▼▼▼
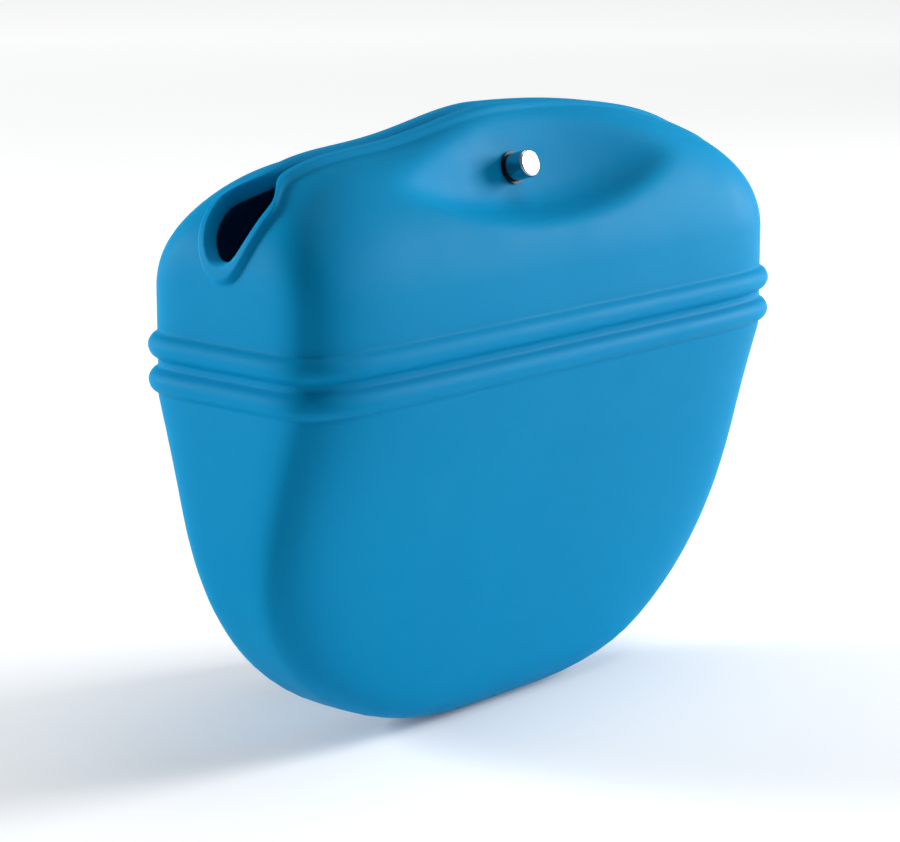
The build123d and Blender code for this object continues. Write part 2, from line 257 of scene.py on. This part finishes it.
def quarter_mouth(gape):
    """A quarter of the mouth's edge in plan, from its end to its middle, evenly spaced."""
    turn = np.linspace(0.0, math.pi / 2, 200)
    end = np.stack([
        GAPE_PLACE + (MOUTH_HALF - GAPE_PLACE) * np.cos(turn) ** (2 / GAPE_SQUARENESS),
        gape * np.sin(turn) ** (2 / GAPE_SQUARENESS),
    ], axis=1)
    along = np.linspace(GAPE_PLACE, 0.0, 400)[1:]
    closing = smooth_step((along - GAPE_START) / (GAPE_PLACE - GAPE_START)) ** GAPE_EASE
    rest = np.stack([along, SLIT_HALF_GAP + (gape - SLIT_HALF_GAP) * closing], axis=1)
    line = np.concatenate([end, rest])
    places, _ = spaced(line, np.linspace(0.0, length_of(line), QUARTER + 1))
    return places


def whole_ring(quarter):
    """A closed ring from a quarter of it: end, front, other end and back."""
    flip_x, flip_y = np.array([-1.0, 1.0]), np.array([1.0, -1.0])
    return np.concatenate([
        quarter[:-1] * flip_y,
        (quarter[::-1] * flip_x * flip_y)[:-1],
        quarter[:-1] * flip_x,
        quarter[::-1][:-1],
    ])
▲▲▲
WHAT NEEDS TO BE DONE
Return exactly the opening lines of the listing above, ending with the line that has "return places".

OUTPUT
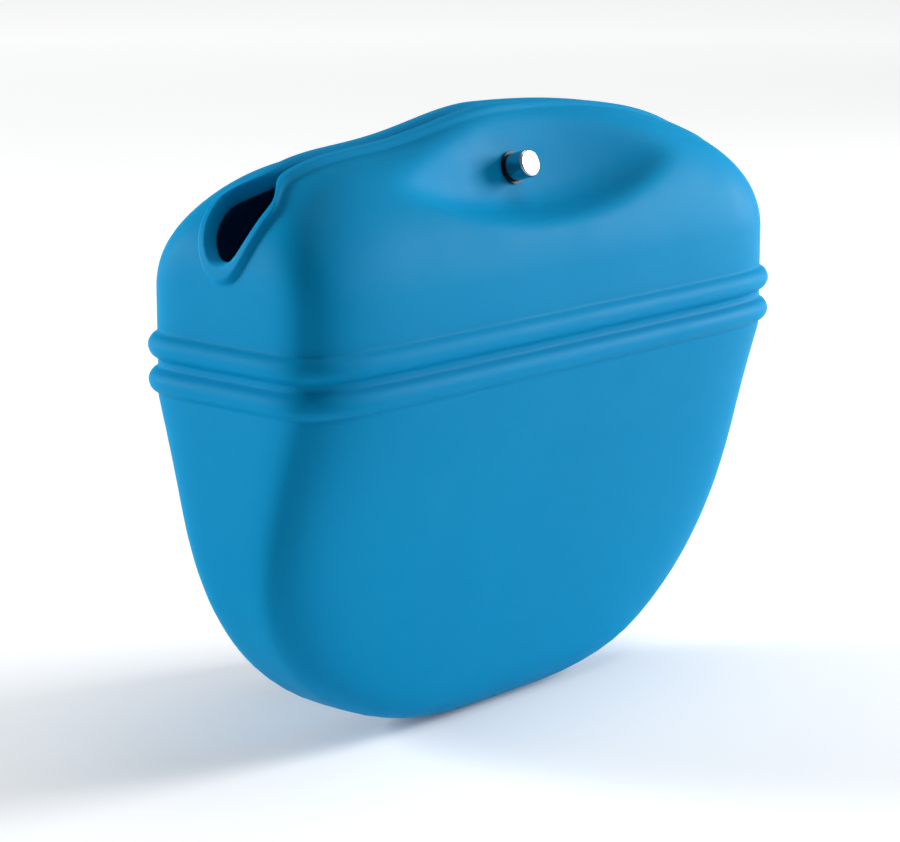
The build123d and Blender code for this object continues. Write part 2, from line 257 of scene.py on. This part finishes it.
def quarter_mouth(gape):
    """A quarter of the mouth's edge in plan, from its end to its middle, evenly spaced."""
    turn = np.linspace(0.0, math.pi / 2, 200)
    end = np.stack([
        GAPE_PLACE + (MOUTH_HALF - GAPE_PLACE) * np.cos(turn) ** (2 / GAPE_SQUARENESS),
        gape * np.sin(turn) ** (2 / GAPE_SQUARENESS),
    ], axis=1)
    along = np.linspace(GAPE_PLACE, 0.0, 400)[1:]
    closing = smooth_step((along - GAPE_START) / (GAPE_PLACE - GAPE_START)) ** GAPE_EASE
    rest = np.stack([along, SLIT_HALF_GAP + (gape - SLIT_HALF_GAP) * closing], axis=1)
    line = np.concatenate([end, rest])
    places, _ = spaced(line, np.linspace(0.0, length_of(line), QUARTER + 1))
    return places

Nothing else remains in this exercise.